## What you will do
Repeat the material exactly as it appears.

## Information shown
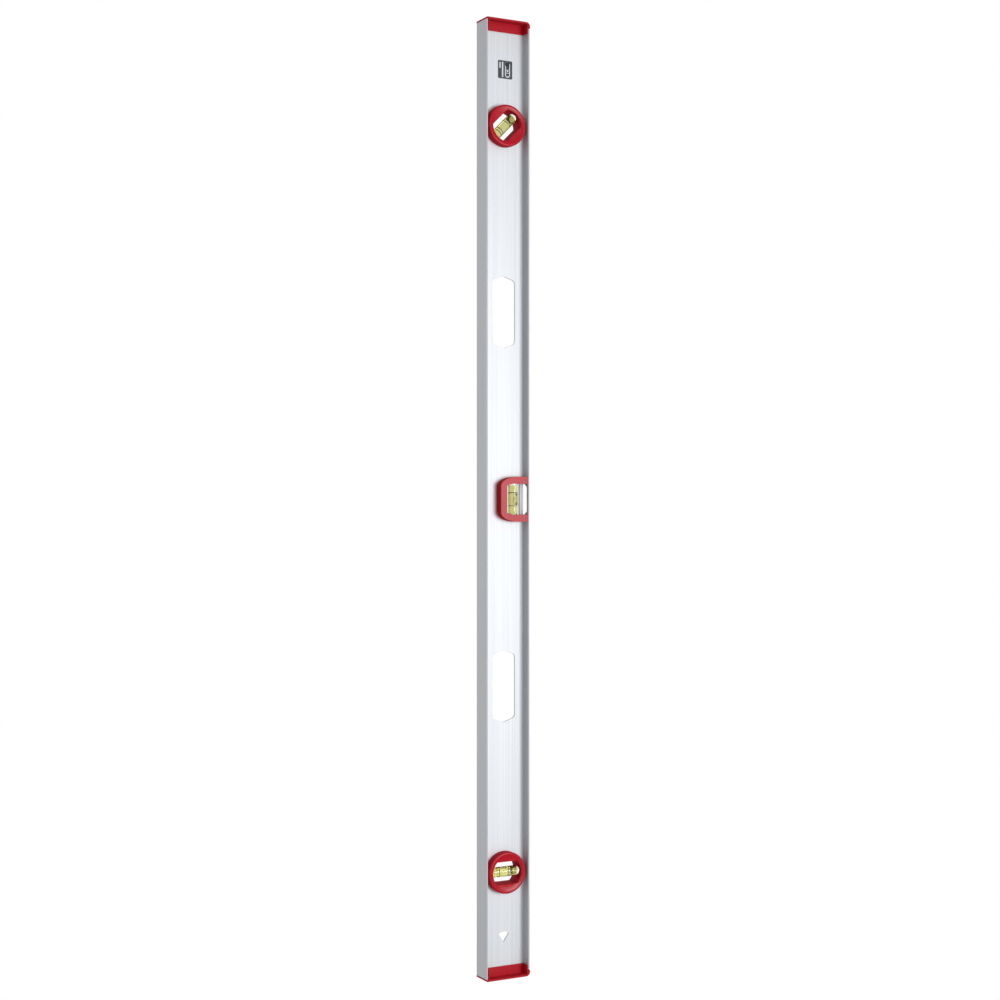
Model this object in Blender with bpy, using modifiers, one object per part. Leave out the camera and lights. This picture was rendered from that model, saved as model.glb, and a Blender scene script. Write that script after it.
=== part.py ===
"""Spirit level with a double-T beam, three vials in moulded housings and two end caps.

X runs along the level, Y across its width, and Z up from the base measuring face.
The slanted vial is towards -X and the plumb vial towards +X.
"""

from math import asin, cos, degrees, pi, radians, sin, tan

import bmesh
import bpy
from mathutils import Euler, Matrix, Vector

MM = 0.001

# Whole level
LENGTH = 1200 * MM  # over both end caps
HEIGHT = 61.6 * MM  # between the two measuring faces
WIDTH = 27 * MM  # of both flanges
GAP = 0.3 * MM  # left between pieces that touch

# Extruded beam
FLANGE = 2.5 * MM
WEB = 2.2 * MM
TIP_OUTSIDE = 0.5 * MM  # flange tip radius at the measuring face
TIP_INSIDE = 1.9 * MM  # flange tip radius on the inside
ROOT_FILLET = 0.8 * MM  # where the web meets a flange

# Hand holes and hang hole in the web
HAND_HOLE_PLACE = 235 * MM  # from the middle of the level to the middle of a hole
HAND_HOLE_LENGTH = 90.4 * MM
HAND_HOLE_HEIGHT = 32 * MM
HAND_HOLE_RISE = 5.5 * MM  # of the pointed ends
HAND_HOLE_CORNER = 6 * MM
HANG_HOLE_FROM_END = 50 * MM  # from the end of the level to the middle of the hole
HANG_HOLE_LENGTH = 13 * MM  # from its point to the crown of its wide end
HANG_HOLE_SPREAD = 35  # degrees from the length of the level to either straight side
HANG_HOLE_CORNER = 1.2 * MM

# End caps
CAP_DEPTH = 13.8 * MM  # from the end of the level to the end of the lining
CAP_PLATE = 2.2 * MM
CAP_LINING = 1.2 * MM  # thickness beside the web and inside the flanges
CAP_PROUD = 0.8 * MM  # of the plate past the flange tips
CAP_CORNER = 5.5 * MM  # radius of the corner at the top measuring face
CAP_LIP = 7.5 * MM  # length of the shoulder over the trimmed flange

# Vials, all three alike but for their bubble
TUBE_RADIUS = 6.35 * MM
TUBE_LENGTH = 44 * MM  # with its plug
BORE_RADIUS = 4.75 * MM
BORE_END = 4.3 * MM  # solid acrylic beyond each end of the bore
PLUG_HEAD = 1.2 * MM
RING_SPACING = 16.6 * MM
RING_WIDTH = 0.8 * MM
RING_THICKNESS = 0.4 * MM
GROOVE_DEPTH = 0.55 * MM
LEVEL_BUBBLE = (14 * MM, 6.4 * MM, 3.4 * MM)  # length, width and height
END_BUBBLE = (9 * MM, 7.2 * MM, 5.6 * MM)

# Round housings of the slanted and the plumb vial
ROUND_FROM_END = 132 * MM  # from the end of the level to the middle of the housing
ROUND_HEIGHT = HEIGHT / 2
ROUND_RADIUS = 26.2 * MM
ROUND_FACE = 11.6 * MM  # from the middle of the web to the rim
RIM_WIDTH = 4.2 * MM
RIM_RAISED = 0.9 * MM
RIM_EDGE = 2 * MM  # radius of the rounded edge outside the rim
SPIGOT_RADIUS = 23 * MM  # the part that fills the hole in the web
WINDOW_RADIUS = 20 * MM
WINDOW_HALF_WIDTH = 14.2 * MM
APERTURE_HALF_LENGTH = 17.3 * MM  # of the hole right through, along the vial
APERTURE_CORNER = (3.3 * MM, 4.7 * MM)  # cut off it along and across the vial
SOCKET_TOP = 3 * MM  # height of the blocks that hold the ends of the vial

# Housing of the levelling vial
LEVEL_AXIS_HEIGHT = HEIGHT - 17 * MM
LEVEL_HOUSING_LENGTH = 56.6 * MM
LEVEL_HOUSING_BOTTOM = HEIGHT - 40.6 * MM
LEVEL_HOUSING_FACE = 12.65 * MM
LEVEL_CORNER = (12 * MM, 24 * MM)  # along and up
LEVEL_WINDOW_LENGTH = 39 * MM
LEVEL_WINDOW_BOTTOM = HEIGHT - 31.9 * MM
LEVEL_WINDOW_CORNER = (2.3 * MM, 9 * MM)  # cut off it along and up
LEVEL_SLOT_MARGIN = 2 * MM  # of the slot in the web past the ends of the vial
LEVEL_SLOT_TOP = HEIGHT - 7.5 * MM

# Reading window in the top flange
READING_LENGTH = 42 * MM
READING_RISE = 5.5 * MM  # of its pointed ends
READING_RAIL = 3.9 * MM  # flange left on each side
READING_DEPTH = 0.5 * MM  # cut into the web under it

HALF_LENGTH = LENGTH / 2
HALF_WIDTH = WIDTH / 2
ROUND_PLACE = HALF_LENGTH - ROUND_FROM_END
HANG_HOLE_PLACE = HALF_LENGTH - HANG_HOLE_FROM_END
WEB_FACE = WEB / 2 + GAP
INSIDE_TOP = HEIGHT - FLANGE - GAP
BEAM_HALF_LENGTH = HALF_LENGTH - CAP_PLATE - GAP
BORE_HALF_LENGTH = TUBE_LENGTH / 2 - BORE_END
LIQUID_HALF_LENGTH = BORE_HALF_LENGTH - GAP
LIQUID_RADIUS = BORE_RADIUS - GAP
SEAT_RADIUS = TUBE_RADIUS + GAP
SEAT_HALF_LENGTH = TUBE_LENGTH / 2 + GAP
GROOVE_RADIUS = TUBE_RADIUS - GROOVE_DEPTH  # at the bottom of a ring's groove
PAST = 5 * MM  # how far a cutter runs past what it cuts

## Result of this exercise
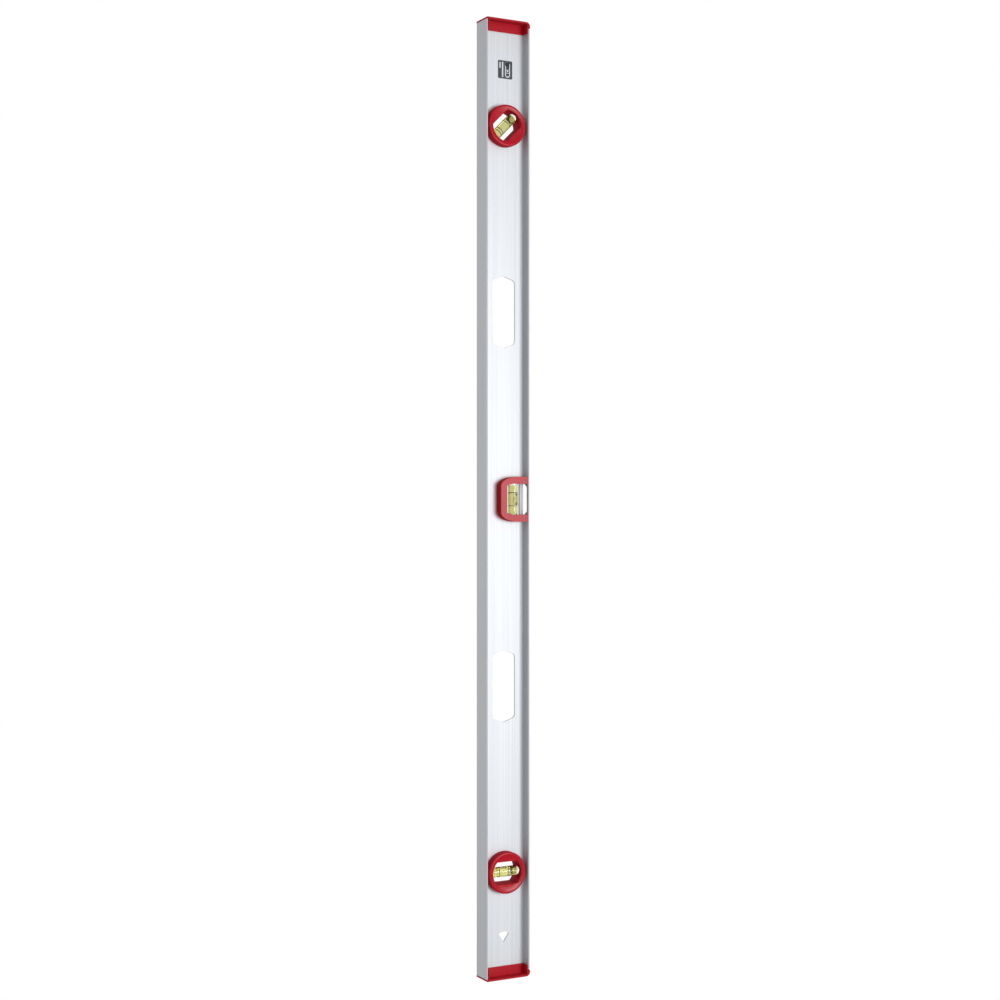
Model this object in Blender with bpy, using modifiers, one object per part. Leave out the camera and lights. This picture was rendered from that model, saved as model.glb, and a Blender scene script. Write that script after it.
=== part.py ===
"""Spirit level with a double-T beam, three vials in moulded housings and two end caps.

X runs along the level, Y across its width, and Z up from the base measuring face.
The slanted vial is towards -X and the plumb vial towards +X.
"""

from math import asin, cos, degrees, pi, radians, sin, tan

import bmesh
import bpy
from mathutils import Euler, Matrix, Vector

MM = 0.001

# Whole level
LENGTH = 1200 * MM  # over both end caps
HEIGHT = 61.6 * MM  # between the two measuring faces
WIDTH = 27 * MM  # of both flanges
GAP = 0.3 * MM  # left between pieces that touch

# Extruded beam
FLANGE = 2.5 * MM
WEB = 2.2 * MM
TIP_OUTSIDE = 0.5 * MM  # flange tip radius at the measuring face
TIP_INSIDE = 1.9 * MM  # flange tip radius on the inside
ROOT_FILLET = 0.8 * MM  # where the web meets a flange

# Hand holes and hang hole in the web
HAND_HOLE_PLACE = 235 * MM  # from the middle of the level to the middle of a hole
HAND_HOLE_LENGTH = 90.4 * MM
HAND_HOLE_HEIGHT = 32 * MM
HAND_HOLE_RISE = 5.5 * MM  # of the pointed ends
HAND_HOLE_CORNER = 6 * MM
HANG_HOLE_FROM_END = 50 * MM  # from the end of the level to the middle of the hole
HANG_HOLE_LENGTH = 13 * MM  # from its point to the crown of its wide end
HANG_HOLE_SPREAD = 35  # degrees from the length of the level to either straight side
HANG_HOLE_CORNER = 1.2 * MM

# End caps
CAP_DEPTH = 13.8 * MM  # from the end of the level to the end of the lining
CAP_PLATE = 2.2 * MM
CAP_LINING = 1.2 * MM  # thickness beside the web and inside the flanges
CAP_PROUD = 0.8 * MM  # of the plate past the flange tips
CAP_CORNER = 5.5 * MM  # radius of the corner at the top measuring face
CAP_LIP = 7.5 * MM  # length of the shoulder over the trimmed flange

# Vials, all three alike but for their bubble
TUBE_RADIUS = 6.35 * MM
TUBE_LENGTH = 44 * MM  # with its plug
BORE_RADIUS = 4.75 * MM
BORE_END = 4.3 * MM  # solid acrylic beyond each end of the bore
PLUG_HEAD = 1.2 * MM
RING_SPACING = 16.6 * MM
RING_WIDTH = 0.8 * MM
RING_THICKNESS = 0.4 * MM
GROOVE_DEPTH = 0.55 * MM
LEVEL_BUBBLE = (14 * MM, 6.4 * MM, 3.4 * MM)  # length, width and height
END_BUBBLE = (9 * MM, 7.2 * MM, 5.6 * MM)

# Round housings of the slanted and the plumb vial
ROUND_FROM_END = 132 * MM  # from the end of the level to the middle of the housing
ROUND_HEIGHT = HEIGHT / 2
ROUND_RADIUS = 26.2 * MM
ROUND_FACE = 11.6 * MM  # from the middle of the web to the rim
RIM_WIDTH = 4.2 * MM
RIM_RAISED = 0.9 * MM
RIM_EDGE = 2 * MM  # radius of the rounded edge outside the rim
SPIGOT_RADIUS = 23 * MM  # the part that fills the hole in the web
WINDOW_RADIUS = 20 * MM
WINDOW_HALF_WIDTH = 14.2 * MM
APERTURE_HALF_LENGTH = 17.3 * MM  # of the hole right through, along the vial
APERTURE_CORNER = (3.3 * MM, 4.7 * MM)  # cut off it along and across the vial
SOCKET_TOP = 3 * MM  # height of the blocks that hold the ends of the vial

# Housing of the levelling vial
LEVEL_AXIS_HEIGHT = HEIGHT - 17 * MM
LEVEL_HOUSING_LENGTH = 56.6 * MM
LEVEL_HOUSING_BOTTOM = HEIGHT - 40.6 * MM
LEVEL_HOUSING_FACE = 12.65 * MM
LEVEL_CORNER = (12 * MM, 24 * MM)  # along and up
LEVEL_WINDOW_LENGTH = 39 * MM
LEVEL_WINDOW_BOTTOM = HEIGHT - 31.9 * MM
LEVEL_WINDOW_CORNER = (2.3 * MM, 9 * MM)  # cut off it along and up
LEVEL_SLOT_MARGIN = 2 * MM  # of the slot in the web past the ends of the vial
LEVEL_SLOT_TOP = HEIGHT - 7.5 * MM

# Reading window in the top flange
READING_LENGTH = 42 * MM
READING_RISE = 5.5 * MM  # of its pointed ends
READING_RAIL = 3.9 * MM  # flange left on each side
READING_DEPTH = 0.5 * MM  # cut into the web under it

HALF_LENGTH = LENGTH / 2
HALF_WIDTH = WIDTH / 2
ROUND_PLACE = HALF_LENGTH - ROUND_FROM_END
HANG_HOLE_PLACE = HALF_LENGTH - HANG_HOLE_FROM_END
WEB_FACE = WEB / 2 + GAP
INSIDE_TOP = HEIGHT - FLANGE - GAP
BEAM_HALF_LENGTH = HALF_LENGTH - CAP_PLATE - GAP
BORE_HALF_LENGTH = TUBE_LENGTH / 2 - BORE_END
LIQUID_HALF_LENGTH = BORE_HALF_LENGTH - GAP
LIQUID_RADIUS = BORE_RADIUS - GAP
SEAT_RADIUS = TUBE_RADIUS + GAP
SEAT_HALF_LENGTH = TUBE_LENGTH / 2 + GAP
GROOVE_RADIUS = TUBE_RADIUS - GROOVE_DEPTH  # at the bottom of a ring's groove
PAST = 5 * MM  # how far a cutter runs past what it cuts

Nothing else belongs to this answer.